Australopithecus afarensis was a genus of a prehistoric ape (primate) that lived in Africa.


What revolutionizes Australopithecus from the modern non-human apes is the fact that they had the ability to walk upright on two legs. Australopithecus also formed tribes or social groups that contain large numbers depending on survival circumstance, much like modern pygmy chimpanzees (bonobos), common chimpanzees, and gorillas. Just like them, the males formed harem-like groups of females, with the females moving from group to group to propagate their genes. (Another prehistoric ape, Paranthropus boisei, did the same thing.) They also were probably capable of making (and utilizing) crude tools, as shown on the fourth episode of Walking with Beasts, where they used sticks to dig for roots, as modern apes sometimes do.  With a brain about the size of a modern chimpanzee, it was nonetheless a distant ancestor/relative of modern people.

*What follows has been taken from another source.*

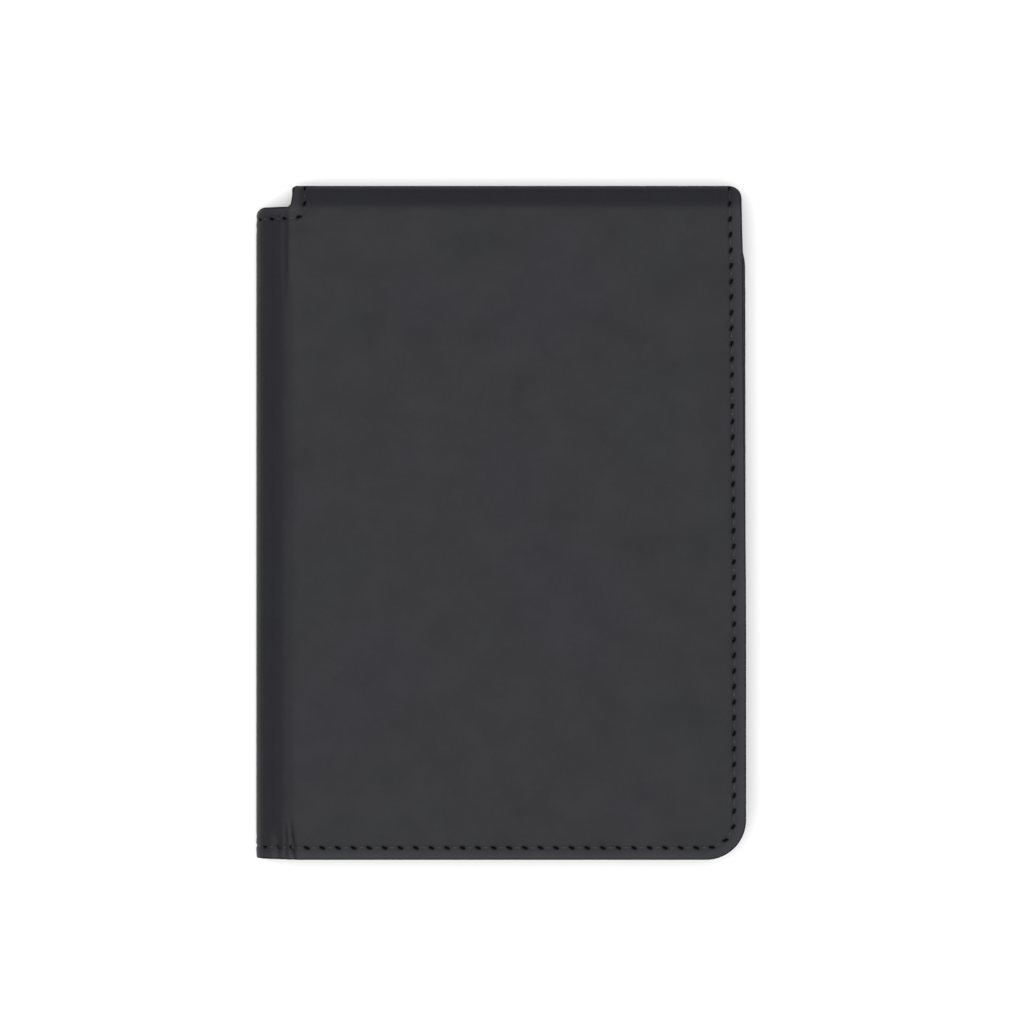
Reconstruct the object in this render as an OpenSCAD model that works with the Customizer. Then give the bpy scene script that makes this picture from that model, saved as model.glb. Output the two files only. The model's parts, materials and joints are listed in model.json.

They weren't predators yet, and were hunted by Dinofelis (or modern leopards, lions, etc.), based on fossilized evidence of Australopithecus remains found with the predators' teeth marks on them. Other predators, including modern crocodiles (their modern species had fully evolved by then, like Crocodylus thorbjarnarsoni), probably hunted them too, as shown on the first episode of Walking with Cavemen.